Members of the Mosque Foundation in Bridgeview donated about $100,000 for the development of the 1-acre garden along the lake. Bushes, trees, perennials and a bronze plaque, which depicts a 1791 astronomer's astrolabe in Iraq, have replaced the sod and barbecue grills that were there last year.
On Monday members of the mosque, including its leader, Imam Jamal Said, and his wife, Aisheh, a vice president of the mosque board, joined Mayor Richard Daley and Parks Supt. Tim Mitchell at the garden for a ribbon-cutting ceremony.
The project was the idea of Muslim businessman Talat Othman, who turned to the Mosque Foundation about two years ago to help fund the garden.
"I thought we needed to show something that's visible," he said. "This will alleviate the perception of Muslims that they are only concerned about themselves. It will also allow other Muslim groups to emulate and contribute to society in a way that they have not done in the past."

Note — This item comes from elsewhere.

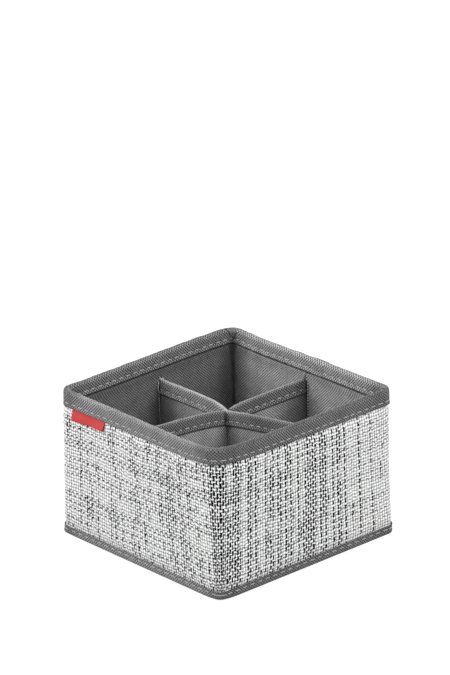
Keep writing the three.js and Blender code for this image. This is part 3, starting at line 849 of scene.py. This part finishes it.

That perception may be particularly important for the Mosque Foundation, where some leaders have been criticized for insular, conservative religious views. One of its former officials, Muhammad Salah, is now standing trial, charged with helping to fund acts of terrorism targeting Israel.
But Oussama Jammal, former board president of the Mosque Foundation, said the mosque didn't agree to fund the garden as a reaction to criticism.
"Hopefully this project will answer those who have questions about the Muslim community," he said. "If it serves that purpose, great."
Othman said the choice of the site and theme could also help remind visitors of the historic role Islamic culture has played.
"Muslims made major contributions to astronomy and astrology from the 12th to 14th Centuries," Othman said. "So it seemed very appropriate to have a garden by the planetarium."